DESCRIPTION OF THE TASK — Give the number of lines containing "shown" in this listing, with no other words.

[Start of TASK INPUTS]

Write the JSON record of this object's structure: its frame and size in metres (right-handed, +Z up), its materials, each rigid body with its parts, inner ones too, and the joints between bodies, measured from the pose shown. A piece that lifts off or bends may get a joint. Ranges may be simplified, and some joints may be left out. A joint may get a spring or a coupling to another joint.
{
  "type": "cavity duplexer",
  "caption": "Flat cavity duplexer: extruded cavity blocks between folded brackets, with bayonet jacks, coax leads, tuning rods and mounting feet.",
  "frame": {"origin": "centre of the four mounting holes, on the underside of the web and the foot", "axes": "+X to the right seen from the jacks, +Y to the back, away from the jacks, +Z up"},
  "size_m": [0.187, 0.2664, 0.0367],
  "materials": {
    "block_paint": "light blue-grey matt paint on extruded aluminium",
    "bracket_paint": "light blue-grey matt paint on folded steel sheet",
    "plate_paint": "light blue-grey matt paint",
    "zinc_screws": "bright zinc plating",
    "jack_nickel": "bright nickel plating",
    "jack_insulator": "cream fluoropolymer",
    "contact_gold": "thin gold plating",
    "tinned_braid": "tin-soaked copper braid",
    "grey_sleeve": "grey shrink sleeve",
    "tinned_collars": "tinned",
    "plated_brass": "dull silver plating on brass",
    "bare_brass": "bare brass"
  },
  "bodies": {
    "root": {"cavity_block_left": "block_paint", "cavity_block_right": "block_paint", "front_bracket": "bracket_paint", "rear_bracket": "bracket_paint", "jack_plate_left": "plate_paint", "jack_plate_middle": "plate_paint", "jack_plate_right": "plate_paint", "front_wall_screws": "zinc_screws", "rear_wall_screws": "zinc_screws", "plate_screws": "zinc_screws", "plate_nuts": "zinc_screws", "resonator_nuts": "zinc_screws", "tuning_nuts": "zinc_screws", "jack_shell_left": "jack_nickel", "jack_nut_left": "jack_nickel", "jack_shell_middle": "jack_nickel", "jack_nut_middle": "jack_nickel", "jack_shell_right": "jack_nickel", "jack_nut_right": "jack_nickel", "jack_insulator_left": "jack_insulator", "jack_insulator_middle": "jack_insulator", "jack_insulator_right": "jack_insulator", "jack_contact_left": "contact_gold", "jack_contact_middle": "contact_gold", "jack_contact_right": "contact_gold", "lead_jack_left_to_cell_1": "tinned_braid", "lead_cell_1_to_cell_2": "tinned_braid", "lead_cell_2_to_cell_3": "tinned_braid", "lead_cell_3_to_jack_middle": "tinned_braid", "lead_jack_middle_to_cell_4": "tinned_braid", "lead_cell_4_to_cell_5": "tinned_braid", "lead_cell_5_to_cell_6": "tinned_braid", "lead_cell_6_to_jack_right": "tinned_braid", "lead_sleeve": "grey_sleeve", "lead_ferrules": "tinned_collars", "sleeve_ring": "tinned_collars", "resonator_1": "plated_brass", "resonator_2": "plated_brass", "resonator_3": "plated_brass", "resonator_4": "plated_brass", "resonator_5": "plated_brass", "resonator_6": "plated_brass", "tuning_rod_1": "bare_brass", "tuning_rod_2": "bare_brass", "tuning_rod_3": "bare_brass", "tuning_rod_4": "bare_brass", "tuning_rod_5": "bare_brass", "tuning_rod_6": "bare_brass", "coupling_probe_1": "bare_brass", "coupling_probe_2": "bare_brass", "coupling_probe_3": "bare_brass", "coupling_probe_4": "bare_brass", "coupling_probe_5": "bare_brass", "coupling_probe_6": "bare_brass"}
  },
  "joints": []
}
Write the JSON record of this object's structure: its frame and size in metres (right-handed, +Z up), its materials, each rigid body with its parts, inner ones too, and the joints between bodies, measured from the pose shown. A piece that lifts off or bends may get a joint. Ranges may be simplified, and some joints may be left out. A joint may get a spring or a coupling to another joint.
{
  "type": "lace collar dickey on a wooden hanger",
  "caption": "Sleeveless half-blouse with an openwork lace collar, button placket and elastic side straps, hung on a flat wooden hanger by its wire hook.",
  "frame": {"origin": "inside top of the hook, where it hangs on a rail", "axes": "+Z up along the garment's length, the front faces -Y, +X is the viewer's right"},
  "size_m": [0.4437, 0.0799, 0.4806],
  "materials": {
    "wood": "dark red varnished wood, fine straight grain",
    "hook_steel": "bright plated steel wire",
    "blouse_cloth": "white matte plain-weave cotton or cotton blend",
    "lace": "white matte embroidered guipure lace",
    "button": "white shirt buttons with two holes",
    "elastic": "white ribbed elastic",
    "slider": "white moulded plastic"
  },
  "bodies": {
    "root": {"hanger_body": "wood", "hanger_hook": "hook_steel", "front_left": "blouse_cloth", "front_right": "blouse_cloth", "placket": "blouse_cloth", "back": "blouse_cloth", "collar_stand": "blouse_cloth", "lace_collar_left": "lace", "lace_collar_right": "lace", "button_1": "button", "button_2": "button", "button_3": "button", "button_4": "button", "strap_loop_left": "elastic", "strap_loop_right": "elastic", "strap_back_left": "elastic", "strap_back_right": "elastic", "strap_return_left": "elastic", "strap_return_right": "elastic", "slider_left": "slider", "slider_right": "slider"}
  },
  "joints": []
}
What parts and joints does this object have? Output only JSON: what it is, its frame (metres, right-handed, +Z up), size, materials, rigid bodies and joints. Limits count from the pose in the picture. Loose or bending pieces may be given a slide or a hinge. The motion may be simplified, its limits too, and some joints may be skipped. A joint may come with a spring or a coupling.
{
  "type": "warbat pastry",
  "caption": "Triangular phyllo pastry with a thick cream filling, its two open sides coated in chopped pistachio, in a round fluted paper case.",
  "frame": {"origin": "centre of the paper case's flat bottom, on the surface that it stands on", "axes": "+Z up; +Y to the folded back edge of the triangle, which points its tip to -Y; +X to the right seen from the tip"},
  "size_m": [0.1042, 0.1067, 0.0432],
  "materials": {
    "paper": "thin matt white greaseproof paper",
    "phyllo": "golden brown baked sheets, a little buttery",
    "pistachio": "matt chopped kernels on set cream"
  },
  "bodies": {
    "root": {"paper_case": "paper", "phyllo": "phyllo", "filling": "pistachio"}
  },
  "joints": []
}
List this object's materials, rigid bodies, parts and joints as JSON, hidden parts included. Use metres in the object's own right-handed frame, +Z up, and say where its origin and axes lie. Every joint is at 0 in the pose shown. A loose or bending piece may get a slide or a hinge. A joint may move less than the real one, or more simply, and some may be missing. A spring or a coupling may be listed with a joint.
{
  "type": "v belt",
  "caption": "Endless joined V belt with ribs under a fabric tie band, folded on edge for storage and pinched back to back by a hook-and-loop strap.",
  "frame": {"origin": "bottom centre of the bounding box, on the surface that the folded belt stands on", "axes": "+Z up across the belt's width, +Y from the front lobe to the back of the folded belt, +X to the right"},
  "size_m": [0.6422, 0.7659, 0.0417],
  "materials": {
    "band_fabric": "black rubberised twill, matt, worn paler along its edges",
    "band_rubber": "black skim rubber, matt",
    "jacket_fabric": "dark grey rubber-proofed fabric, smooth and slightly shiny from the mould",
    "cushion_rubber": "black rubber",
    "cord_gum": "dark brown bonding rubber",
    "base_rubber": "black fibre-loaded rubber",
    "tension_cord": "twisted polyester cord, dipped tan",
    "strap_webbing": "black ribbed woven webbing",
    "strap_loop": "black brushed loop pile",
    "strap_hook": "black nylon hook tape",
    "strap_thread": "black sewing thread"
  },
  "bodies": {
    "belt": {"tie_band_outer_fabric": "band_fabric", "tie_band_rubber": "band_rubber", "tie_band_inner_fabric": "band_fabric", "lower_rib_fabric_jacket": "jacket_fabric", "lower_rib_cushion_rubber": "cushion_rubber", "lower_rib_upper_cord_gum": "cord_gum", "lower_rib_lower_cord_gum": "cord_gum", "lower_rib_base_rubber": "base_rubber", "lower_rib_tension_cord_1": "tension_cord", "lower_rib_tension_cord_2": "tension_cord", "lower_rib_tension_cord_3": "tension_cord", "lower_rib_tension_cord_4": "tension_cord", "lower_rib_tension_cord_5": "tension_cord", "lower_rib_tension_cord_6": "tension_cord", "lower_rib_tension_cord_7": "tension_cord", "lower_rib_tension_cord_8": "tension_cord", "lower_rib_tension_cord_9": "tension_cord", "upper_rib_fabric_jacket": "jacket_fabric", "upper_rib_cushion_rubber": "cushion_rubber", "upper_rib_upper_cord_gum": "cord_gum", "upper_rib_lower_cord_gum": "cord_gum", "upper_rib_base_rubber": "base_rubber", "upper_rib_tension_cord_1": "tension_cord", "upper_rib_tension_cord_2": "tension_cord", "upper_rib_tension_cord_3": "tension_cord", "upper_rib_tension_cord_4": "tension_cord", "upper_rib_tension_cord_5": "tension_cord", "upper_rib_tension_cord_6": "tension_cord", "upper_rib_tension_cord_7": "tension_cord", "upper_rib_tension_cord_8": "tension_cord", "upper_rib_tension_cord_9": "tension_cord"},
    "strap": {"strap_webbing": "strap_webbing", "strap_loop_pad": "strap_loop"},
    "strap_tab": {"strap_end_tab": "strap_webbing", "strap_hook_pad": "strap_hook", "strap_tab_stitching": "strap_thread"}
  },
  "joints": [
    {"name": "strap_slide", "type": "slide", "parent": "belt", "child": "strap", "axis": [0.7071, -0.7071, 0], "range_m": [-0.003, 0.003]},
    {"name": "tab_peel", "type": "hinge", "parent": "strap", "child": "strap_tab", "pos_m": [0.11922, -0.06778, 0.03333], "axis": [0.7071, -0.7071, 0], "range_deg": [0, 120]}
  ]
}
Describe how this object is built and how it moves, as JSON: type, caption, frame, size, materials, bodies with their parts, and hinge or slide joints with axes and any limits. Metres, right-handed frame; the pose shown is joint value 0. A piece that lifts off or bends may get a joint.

[End of TASK INPUTS]

RESPONSE — 4